PROBLEM
Begin at the first line and end at the line containing "NYLON, at=at, sides=STACK_SIDES)". Extract exactly those lines.

DATA SECTION
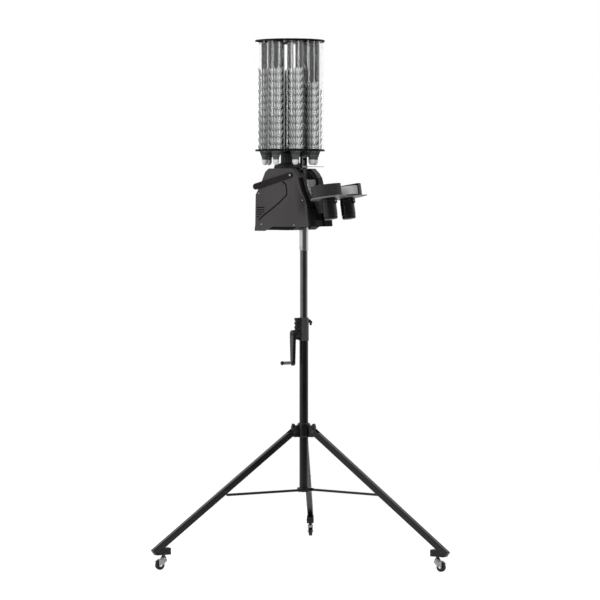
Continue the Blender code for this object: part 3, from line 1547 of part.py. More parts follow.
def build_stack(index, at, frame):
    """Nested shuttlecocks, each one's skirt standing in the rim of the one below."""
    count = SHUTTLE_COUNTS[index]
    neck = CORK_BOTTOM + CORK_LENGTH
    rims = [CORK_BOTTOM + SHUTTLE_LENGTH + SHUTTLE_PITCH * step for step in range(count)]
    tucked = skirt_radius_at(SHUTTLE_LENGTH - CORK_LENGTH - SHUTTLE_PITCH)
    inner_floor = rims[-1] - (SHUTTLE_LENGTH - CORK_LENGTH) * 0.8
    profile = [
        (0, inner_floor),
        (skirt_radius_at((SHUTTLE_LENGTH - CORK_LENGTH) * 0.2) - 2 * SKIRT_WALL, inner_floor),
        (SKIRT_RADIUS - SKIRT_WALL, rims[-1]),
    ]
    for step in range(count - 1, 0, -1):
        profile.append((SKIRT_RADIUS, rims[step]))
        profile.append((tucked, rims[step - 1] + 0.0001))
    profile.append((SKIRT_RADIUS, rims[0]))
    profile.append((CORK_RADIUS, neck))
    profile.append((CORK_RADIUS, CORK_BOTTOM + CORK_RADIUS * 0.8))
    profile.append((CORK_RADIUS * 0.8, CORK_BOTTOM + CORK_RADIUS * 0.3))
    profile.append((CORK_RADIUS * 0.4, CORK_BOTTOM))
    profile.append((0, CORK_BOTTOM))
    turned(f"shuttle_stack_{index + 1}", profile, frame, NYLON, at=at, sides=STACK_SIDES)


def build_electrics(head):
    floor = SHELL_WALL + SEAT
    length, width, height = BATTERY_SIZE
    battery = head_block(
        "battery_pack",
        (BATTERY_CENTRE - length / 2, BATTERY_CENTRE + length / 2),
        (-width / 2, width / 2),
        (floor, floor + height),
        head,
        PLASTIC_BLACK,
    )
    bevel(battery, 0.004, 1)
    length, thickness, height = BOARD_SIZE
    forward = BOARD_FORWARD
    side = HEAD_HALF_WIDTH - BOARD_TO_COVER
    head_block(
        "control_board",
        (forward - length / 2, forward + length / 2),
        (side - thickness / 2, side + thickness / 2),
        (floor, floor + height),
        head,
        BOARD_GREEN,
    )


def build_machine():
    mast = empty("mast_axis", None, (0, MAST_Y, 0))
    leg_frames = [
        empty(f"leg_frame_{number}", mast, (0, 0, 0), (0, 0, radians(angle)))
        for number, angle in enumerate(LEG_ANGLES, 1)
    ]
    build_mast(mast)
    build_lower_collar(mast, leg_frames)
    build_leg_collar(mast, leg_frames)
    for number, frame in enumerate(leg_frames, 1):
        build_leg(number, frame)
        build_brace(number, frame)
        build_caster(number, frame)
    build_crank_unit(mast)
    build_lock_knob(mast)
    build_upper_mast(mast)
    head = empty("head_swivel", mast, (0, 0, HEAD_HEIGHT))
    build_head_sleeve(head)
    build_base_tray(head)
    build_side_cover("side_cover_left", -1, head)
    build_side_cover("side_cover_right", 1, head)
    build_pedestal(head)
    build_channel(head)
    build_handle(head)
    build_launcher(head)
    build_claw(head)
    build_magazine(head)
    build_electrics(head)
    bpy.context.view_layer.update()


build_machine()
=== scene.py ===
"""Looks for the badminton serving machine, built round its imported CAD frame.

Metres, +Z up, floor at z = 0. The machine throws along -Y.
Head pieces are written with (forward, side, up): forward is -Y, side is +X.
Stand pieces are written with (out, across, up): out points away from the mast.
"""

from math import atan2, cos, hypot, pi, radians, sin, tan

import bmesh
import bpy
from mathutils import Matrix, Vector


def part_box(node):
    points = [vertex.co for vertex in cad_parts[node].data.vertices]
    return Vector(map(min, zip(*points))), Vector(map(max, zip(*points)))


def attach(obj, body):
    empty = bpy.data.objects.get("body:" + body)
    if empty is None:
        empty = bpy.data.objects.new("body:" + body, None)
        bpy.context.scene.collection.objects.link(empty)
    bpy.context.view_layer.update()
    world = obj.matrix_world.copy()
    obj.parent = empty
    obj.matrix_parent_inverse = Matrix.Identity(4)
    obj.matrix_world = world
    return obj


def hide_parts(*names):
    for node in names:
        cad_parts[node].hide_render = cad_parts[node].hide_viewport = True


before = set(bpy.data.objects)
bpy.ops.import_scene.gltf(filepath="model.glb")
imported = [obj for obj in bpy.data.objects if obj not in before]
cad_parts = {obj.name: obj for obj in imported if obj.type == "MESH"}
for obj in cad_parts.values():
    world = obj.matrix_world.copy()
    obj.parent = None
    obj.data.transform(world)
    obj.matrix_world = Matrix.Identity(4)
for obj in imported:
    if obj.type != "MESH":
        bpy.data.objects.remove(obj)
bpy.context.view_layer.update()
SCENE = bpy.context.scene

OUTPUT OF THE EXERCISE
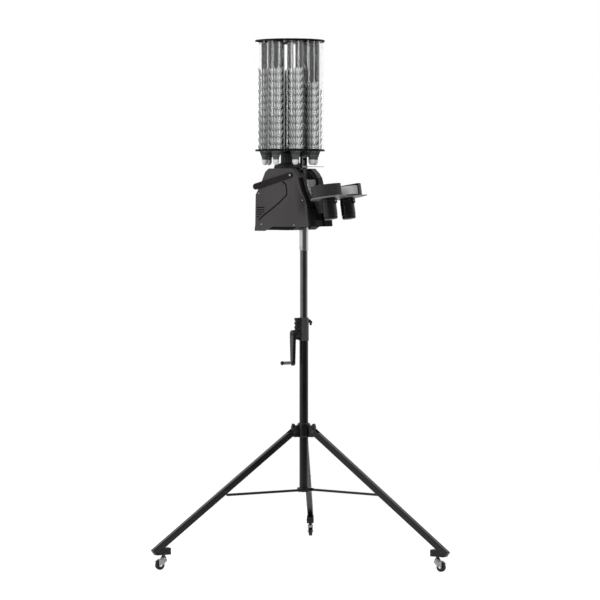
Continue the Blender code for this object: part 3, from line 1547 of part.py. More parts follow.
def build_stack(index, at, frame):
    """Nested shuttlecocks, each one's skirt standing in the rim of the one below."""
    count = SHUTTLE_COUNTS[index]
    neck = CORK_BOTTOM + CORK_LENGTH
    rims = [CORK_BOTTOM + SHUTTLE_LENGTH + SHUTTLE_PITCH * step for step in range(count)]
    tucked = skirt_radius_at(SHUTTLE_LENGTH - CORK_LENGTH - SHUTTLE_PITCH)
    inner_floor = rims[-1] - (SHUTTLE_LENGTH - CORK_LENGTH) * 0.8
    profile = [
        (0, inner_floor),
        (skirt_radius_at((SHUTTLE_LENGTH - CORK_LENGTH) * 0.2) - 2 * SKIRT_WALL, inner_floor),
        (SKIRT_RADIUS - SKIRT_WALL, rims[-1]),
    ]
    for step in range(count - 1, 0, -1):
        profile.append((SKIRT_RADIUS, rims[step]))
        profile.append((tucked, rims[step - 1] + 0.0001))
    profile.append((SKIRT_RADIUS, rims[0]))
    profile.append((CORK_RADIUS, neck))
    profile.append((CORK_RADIUS, CORK_BOTTOM + CORK_RADIUS * 0.8))
    profile.append((CORK_RADIUS * 0.8, CORK_BOTTOM + CORK_RADIUS * 0.3))
    profile.append((CORK_RADIUS * 0.4, CORK_BOTTOM))
    profile.append((0, CORK_BOTTOM))
    turned(f"shuttle_stack_{index + 1}", profile, frame, NYLON, at=at, sides=STACK_SIDES)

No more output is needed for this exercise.